Et pour ça, il faut passer plus de temps avec lui. Pas seulement en faisant une visite magasin de temps en temps, dont on rapportera une remarque sur la taille exigüe de la réserve, mais en exploitant toute cette matière qui est là, à portée de main, tous les jours sur la toile, sur les réseaux sociaux, dans les avis… En l’écoutant.

Et puis passer du temps avec lui dans le temps justement, dans la durée. Les grandes histoires se tissent sur le long terme, pas en one shot.

Il faut également passer de la communication à la relation intime : ne plus parler et penser à ses consommateurs, mais tisser des liens avec son client sur tous les canaux, et y compris – c’est central – dans le magasin.
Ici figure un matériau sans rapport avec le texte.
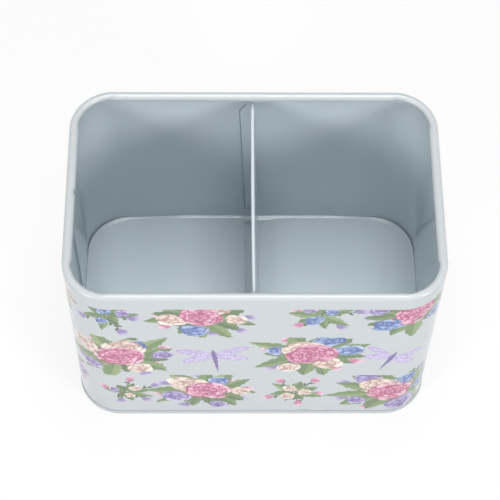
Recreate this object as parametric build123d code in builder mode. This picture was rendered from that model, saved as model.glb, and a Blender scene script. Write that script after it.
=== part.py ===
from build123d import *
import os
from math import atan, cos, degrees, pi, radians, sin, tan

# Seed box in thin tinplate: a printed wall with a curled rim, a seamed-in base and a pressed divider.
# Millimetres. +X runs along the long side, +Y to the back, +Z up. The origin is the middle of the underside.

# The wall, measured over its outer faces
width = 200.0
depth = 130.0
height = 140.0
corner_radius = 24.0
sheet = 0.3  # tinplate of the wall and the base

# Rim: the wall's top edge is rolled inward into an open curl
curl_diameter = 4.8
curl_turn = 315.0  # degrees of roll, which ends short of the wall

# Base seam: the base's edge is folded round the wall's foot, in five layers
seam_proud = 0.5  # how far the seam stands out past the wall
seam_height = 2.8
seam_slack = 0.1  # room past the tip of each hook
neck_start = 3.1  # above the seam the wall steps out again
neck_rise = 1.2

# Base panel
floor_height = 6.0  # top of the floor above the table
shoulder = 1.0  # the floor turns down over a flat at 45 degrees, this wide and this high
ledge = 6.0  # width of the edge of the floor that is formed with the shoulder

# Side seam: the wall's two ends are hooked together at the middle of the left side
lock_shift = 2.5  # from the middle towards the back
lock_width = 4.6
lock_gap = 0.05  # between the pressed layers
lock_jog = 2.4  # run over which the inner end steps off the wall
lock_foot = 1.0  # the hooks start this far above the floor
lock_head = 9.0  # and end this far below the top of the rim
lap_length = 3.0  # stretch of rim at the seam where the curl is rolled tighter
lap_diameter = 3.6

# Divider
divider_sheet = 0.3
divider_foot = 4.65  # its fold lies this far right of the middle
divider_lean = 2.0  # degrees from upright, its top towards the left
divider_rise = 129.3  # from the floor to the top of its bead, along the sheet
bead_diameter = 1.8  # rolled top edge
bead_turn = 300.0
bead_length = 117.0  # fits between the curls at front and back
flange_width = 8.0  # from the divider's right face
flange_bend = 0.9  # mid-sheet radius
flange_foot = 11.0  # the side flanges start this far above the floor
flange_head = 6.0  # and end this far below the top of the bead
flange_crop_height = 7.0  # slanting cut at each side flange's upper corner
flange_crop_width = 4.5
foot_inset = 4.6  # from the wall to each end of the foot flange

os.makedirs("parts", exist_ok=True)

# Mid-sheet lines of the layers of the base seam, measured inward from the wall's outer face
wall_layer = sheet / 2
outer_layer = sheet / 2 - seam_proud
wall_hook_layer = outer_layer + sheet
base_hook_layer = wall_hook_layer + sheet
neck_layer = base_hook_layer + sheet
skirt_layer = neck_layer + sheet

# The same upward from the table: the base runs under the wall's foot and over its hook
under_layer = sheet / 2
foot_layer = under_layer + sheet
over_layer = seam_height - sheet / 2

# The wall's outer face seen from above, once round from the middle of the front
with BuildLine() as wall_line:
    side = Line((0, -depth / 2), (width / 2 - corner_radius, -depth / 2))
    for run in (
        depth - 2 * corner_radius,
        width - 2 * corner_radius,
        depth - 2 * corner_radius,
        width / 2 - corner_radius,
    ):
        bend = JernArc(side @ 1, side % 1, corner_radius, 90)
        side = Line(bend @ 1, bend @ 1 + (bend % 1) * run)

# Wall and base sections are drawn where that line starts: x is inward from the outer face, y is up
section_plane = Plane(origin=(0, -depth / 2, 0), x_dir=(0, 1, 0), z_dir=(1, 0, 0))

# The lock seam's own plane: x is inward from the wall's outer face, y runs from front to back
lock_plane = Plane(origin=(-width / 2, lock_shift, 0), x_dir=(1, 0, 0), z_dir=(0, 0, 1))

with BuildPart() as body_wall:
    # One strip from the hook in the base seam, up past the neck and the wall, into the curl
    wall_hook_tip = over_layer - sheet / 2 - seam_slack
    curl_centre = height - curl_diameter / 2
    with BuildSketch(section_plane):
        with BuildLine():
            face = Polyline(
                (wall_hook_layer, wall_hook_tip),
                (wall_hook_layer, foot_layer),
                (neck_layer, foot_layer),
                (neck_layer, neck_start),
                (wall_layer, neck_start + neck_rise),
                (wall_layer, curl_centre),
            )
            JernArc(face @ 1, face % 1, (curl_diameter - sheet) / 2, -curl_turn)
        trace(line_width=sheet)
    sweep(path=wall_line.line)

    # At the side seam the plain wall gives way to the two hooked ends
    lock_pitch = sheet + lock_gap
    lock_reach = wall_layer + 3 * lock_pitch
    lock_bottom = floor_height + lock_foot
    lock_top = height - lock_head
    with BuildSketch(lock_plane.offset(lock_bottom)):
        with Locations((wall_layer, lock_jog / 2)):
            Rectangle(2 * sheet, lock_width + lock_jog)
    extrude(amount=lock_top - lock_bottom, mode=Mode.SUBTRACT)
    with BuildSketch(lock_plane.offset(lock_bottom)):
        # The front end runs along the wall, turns in and back over one layer
        with BuildLine():
            lap = Line((wall_layer, -lock_width / 2), (wall_layer, lock_width / 2 - lock_pitch))
            fold = JernArc(lap @ 1, lap % 1, lock_pitch, -180)
            Line(fold @ 1, (wall_layer + 2 * lock_pitch, lock_pitch - lock_width / 2))
        trace(line_width=sheet)
        # The back end steps off the wall, runs inside all the rest and turns out between them
        with BuildLine():
            step_start = (wall_layer, lock_width / 2 + lock_jog)
            step_angle = 2 * degrees(atan(3 * lock_pitch / lock_jog))
            step_radius = lock_jog / 2 / sin(radians(step_angle))
            step_in = JernArc(step_start, (0, -1), step_radius, step_angle)
            step_along = JernArc(step_in @ 1, step_in % 1, step_radius, -step_angle)
            cover = Line(step_along @ 1, (lock_reach, lock_pitch - lock_width / 2))
            fold = JernArc(cover @ 1, cover % 1, lock_pitch, -180)
            Line(fold @ 1, (wall_layer + lock_pitch, lock_width / 2 - 2 * lock_pitch))
        trace(line_width=sheet)
    extrude(amount=lock_top - lock_bottom)

    # Over the seam, where the sheet is doubled, the rim is cut down to the plain wall and rolled tighter
    lap_plane = Plane(
        origin=(-width / 2, lock_shift + lap_length / 2, 0), x_dir=(1, 0, 0), z_dir=(0, -1, 0)
    )
    with BuildSketch(lap_plane):
        with Locations((sheet, height)):
            Rectangle(curl_diameter, curl_diameter, align=(Align.MIN, Align.MAX))
        with Locations((0, height)):
            Rectangle(2 * sheet, curl_diameter / 2, align=(Align.MIN, Align.MAX))
    extrude(amount=lap_length, mode=Mode.SUBTRACT)
    with BuildSketch(lap_plane):
        with BuildLine():
            lap_face = Line((wall_layer, curl_centre), (wall_layer, height - lap_diameter / 2))
            JernArc(lap_face @ 1, lap_face % 1, (lap_diameter - sheet) / 2, -curl_turn)
        trace(line_width=sheet)
    extrude(amount=lap_length)

body_wall.part.label = "body_wall"
export_step(body_wall.part, "parts/body_wall.step")

with BuildPart() as base_panel:
    # The base's edge: floor, shoulder, skirt down inside the wall, under it and hooked over
    floor_layer = floor_height - sheet / 2
    base_hook_tip = foot_layer + sheet / 2 + seam_slack
    with BuildSketch(section_plane):
        with BuildLine():
            Polyline(
                (skirt_layer + shoulder + ledge, floor_layer),
                (skirt_layer + shoulder, floor_layer),
                (skirt_layer, floor_layer - shoulder),
                (skirt_layer, under_layer),
                (outer_layer, under_layer),
                (outer_layer, over_layer),
                (base_hook_layer, over_layer),
                (base_hook_layer, base_hook_tip),
            )
        trace(line_width=sheet)
    sweep(path=wall_line.line)

    # The flat floor inside the shoulder
    floor_inset = skirt_layer + shoulder + ledge / 2
    with BuildSketch(Plane.XY.offset(floor_height)):
        RectangleRounded(
            width - 2 * floor_inset,
            depth - 2 * floor_inset,
            corner_radius - floor_inset,
        )
    extrude(amount=-sheet)

base_panel.part.label = "base_panel"
export_step(base_panel.part, "parts/base_panel.step")

# The divider is drawn from its fold, in planes that lean with it
divider_mid = divider_sheet / 2
lean = radians(divider_lean)
lean_right = Vector(cos(lean), 0, sin(lean))
lean_up = Vector(-sin(lean), 0, cos(lean))
fold = Vector(divider_foot, 0, floor_height + divider_mid)
inner_face = depth / 2 - sheet  # from the middle to the wall's inner face, at front and back
foot_half = inner_face - foot_inset
web_half = inner_face - divider_mid - flange_bend
flange_top = divider_rise - flange_head
bead_start = divider_rise - bead_diameter / 2
fold_end = flange_bend * tan((pi / 2 + lean) / 2)  # from the fold to where the sheet is straight

with BuildPart() as divider:
    # The sheet itself, seen from the right: full depth between the side flanges, cut in at the corners
    with BuildSketch(Plane(origin=fold, x_dir=(0, 1, 0), z_dir=lean_right)) as web:
        with BuildLine():
            Polyline(
                (0, fold_end),
                (foot_half, fold_end),
                (web_half, flange_foot),
                (web_half, flange_top),
                (bead_length / 2, bead_start),
                (0, bead_start),
            )
            mirror(about=Plane.YZ)
        make_face()
    extrude(amount=divider_mid, both=True)

    # Side flanges, folded to the left and lying on the front and back walls
    with BuildSketch(Plane(origin=fold + lean_up * flange_foot, x_dir=lean_right, z_dir=lean_up)):
        with BuildLine():
            FilletPolyline(
                (divider_mid - flange_width, inner_face - divider_mid),
                (0, inner_face - divider_mid),
                (0, divider_mid - inner_face),
                (divider_mid - flange_width, divider_mid - inner_face),
                radius=flange_bend,
            )
        trace(line_width=divider_sheet)
    extrude(amount=flange_top - flange_foot)
    with BuildSketch(Plane(origin=fold, x_dir=lean_right, z_dir=(0, -1, 0))):
        with BuildLine():
            Polyline(
                (divider_mid - flange_width, flange_top - flange_crop_height),
                (divider_mid - flange_width + flange_crop_width, flange_top),
                (divider_mid - flange_width, flange_top),
                close=True,
            )
        make_face()
    extrude(amount=depth / 2, both=True, mode=Mode.SUBTRACT)

    # Foot flange, flat on the floor
    with BuildSketch(Plane.XZ):
        with BuildLine():
            FilletPolyline(
                (divider_foot + divider_mid - flange_width, fold.Z),
                (divider_foot, fold.Z),
                (divider_foot + lean_up.X * 2 * fold_end, fold.Z + lean_up.Z * 2 * fold_end),
                radius=flange_bend,
            )
        trace(line_width=divider_sheet)
    extrude(amount=foot_half, both=True)

    # Bead, rolled to the left from the sheet's top edge
    with BuildSketch(Plane(origin=fold, x_dir=lean_right, z_dir=(0, -1, 0))):
        with BuildLine():
            JernArc((0, bead_start), (0, 1), (bead_diameter - divider_sheet) / 2, bead_turn)
        trace(line_width=divider_sheet)
    extrude(amount=bead_length / 2, both=True)

divider.part.label = "divider"
export_step(divider.part, "parts/divider.step")
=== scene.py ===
import math

import bmesh
import bpy
from mathutils import Matrix, Vector


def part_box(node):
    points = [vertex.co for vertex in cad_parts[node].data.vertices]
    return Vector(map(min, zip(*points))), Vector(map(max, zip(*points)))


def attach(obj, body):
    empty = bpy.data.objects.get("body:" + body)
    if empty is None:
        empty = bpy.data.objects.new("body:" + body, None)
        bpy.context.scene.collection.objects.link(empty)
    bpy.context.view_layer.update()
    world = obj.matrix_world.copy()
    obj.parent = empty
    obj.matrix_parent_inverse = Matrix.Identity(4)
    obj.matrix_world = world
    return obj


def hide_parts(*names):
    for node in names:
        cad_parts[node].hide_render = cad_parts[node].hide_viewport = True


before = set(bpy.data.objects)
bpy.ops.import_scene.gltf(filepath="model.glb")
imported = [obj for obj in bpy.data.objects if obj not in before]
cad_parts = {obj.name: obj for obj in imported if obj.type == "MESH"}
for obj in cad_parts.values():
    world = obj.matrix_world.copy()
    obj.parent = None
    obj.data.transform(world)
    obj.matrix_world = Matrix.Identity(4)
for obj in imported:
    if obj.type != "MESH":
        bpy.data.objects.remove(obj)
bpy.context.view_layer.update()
scene = bpy.context.scene
scene.view_settings.view_transform = "Standard"
mm = 0.001
print("frame loaded:", ", ".join(sorted(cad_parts)))


def hexToLinear(code):
    # an sRGB colour as Blender's linear red, green, blue and alpha
    channels = [int(code[i:i + 2], 16) / 255 for i in (1, 3, 5)]
    return [c / 12.92 if c <= 0.04045 else ((c + 0.055) / 1.055) ** 2.4 for c in channels] + [1.0]


def socketOf(value):
    # a node stands for its first output
    return next(s for s in value.outputs if s.enabled) if isinstance(value, bpy.types.Node) else value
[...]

Pour nourrir la relation client, Catherine a évoqué en exemple les « random act of kindness ».
C’est une tendance sociétale montante reprise pour la première fois par une marque en 2011 : Interflora. Elle envoya gratuitement des fleurs à des gens déprimés qui s’exprimaient sur Twitter, pour leur remonter le moral. Par la suite, KLM a surfé sur la tendance en faisant des cadeaux personnalisés et bien pensés à des voyageurs choisis au hasard et s’apprêtant à voler avec la compagnie. Ou Coca Cola, bien sûr, qui a largement travaillé la « happiness » (plus dans cet article).

Autre point, primordial également dans la relation : l’importance du ton. Là c’est pareil : tout le monde en est conscient, tout le monde trouve ça bien chez les autres, mais que les lignes ont du mal à bouger dans les grandes entreprises. Un exemple tout simple de ce que ça peut donner :

Etiquette "or give it to your mother"

Sorti de l’éternel exemple Michel & Augustin, qui sait faire ça aujourd’hui dans la « vieille » économie ? C’est à juste titre que Catherine clamera « il y a de l’avenir pour les littéraires dans le web », faisant sourire l’assistance.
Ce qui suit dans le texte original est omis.